Non-disjoint union types are different from disjoint union types in that it lacks any kind of case construct. If v is of type A|B, the only members that we can safely access on v are members that belong to both A and B. This is why we can access only weight and gears members of transport object.

interface Car {
    weight: number;
    gears: number;
    type: string;
}
interface Bicycle {
    weight: number;
    gears: boolean;
    size: string;
}
var transport: Car|Bicycle = /* ... */;
console.log(transport.type); // Error, transport does not have 'type' property

So if the constituent types of a union type have no members in common, there is nothing we can do on the union type. For example, if x is of number|string|boolean type, we can only access toString and valueOf members that are common across these three types.

Wait a minute! I’ve just mentioned that union types lack any kind of case construct. But what about the type guards of TypeScript? Isn’t it a kind of case construct that can identify the origin of an element? The answer is both yes and no. Yes, you can inspect the runtime type of a union type with type guards. But no because there is nothing special that prevents you from checking non-constituent types.
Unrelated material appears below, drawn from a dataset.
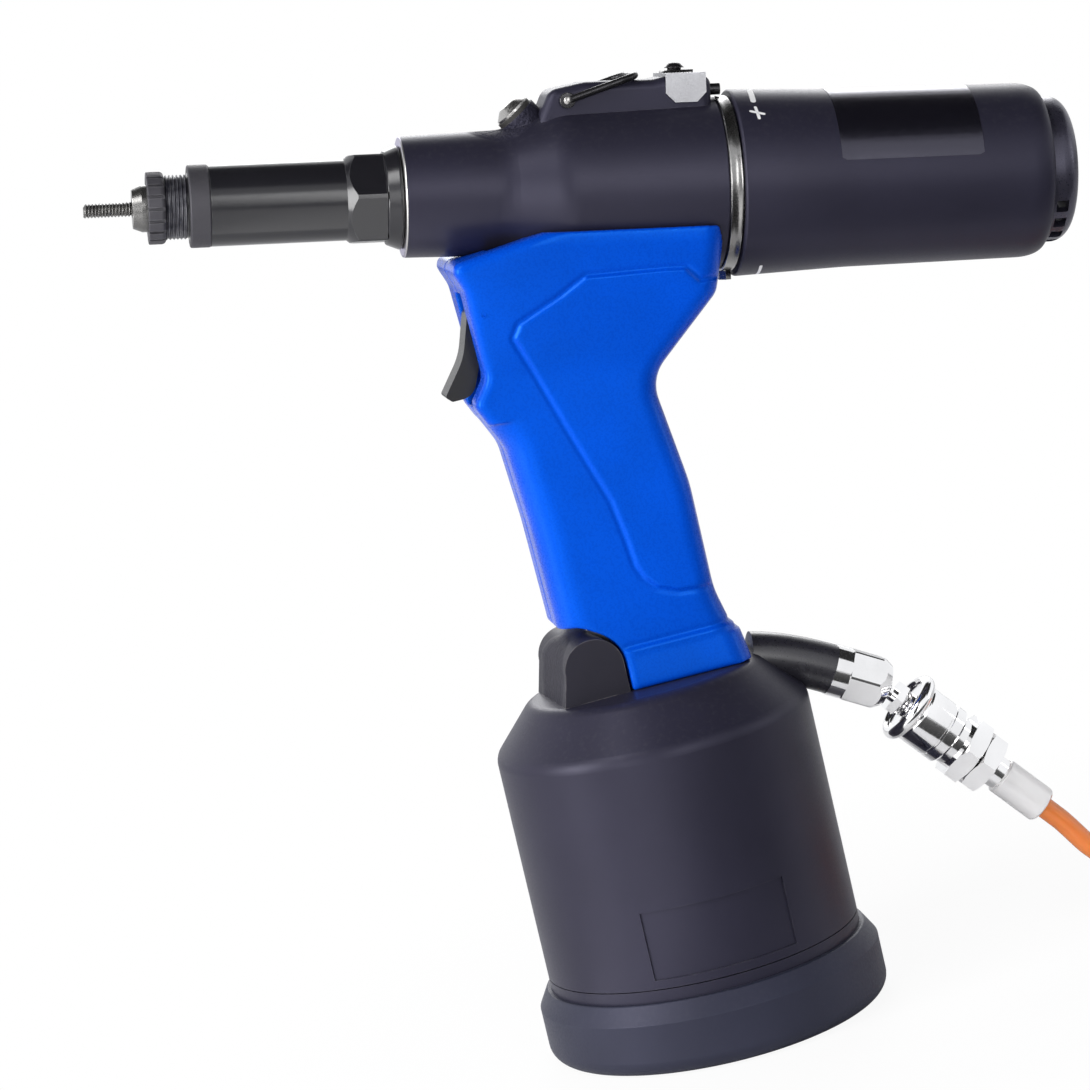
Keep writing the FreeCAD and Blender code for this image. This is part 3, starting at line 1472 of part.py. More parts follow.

For example, the following code is perfectly okay in TypeScript:

var x: number | boolean;
if (typeof x === 'number') {
    // ...
}

x is either number or boolean, but the type guard here checks if the type of x is number. In the body of if expression, TypeScript infers that the type of x is number though it never can’t be of number type. On the contrary, in programming languages with sum types, we can check only the constituent types with pattern matching.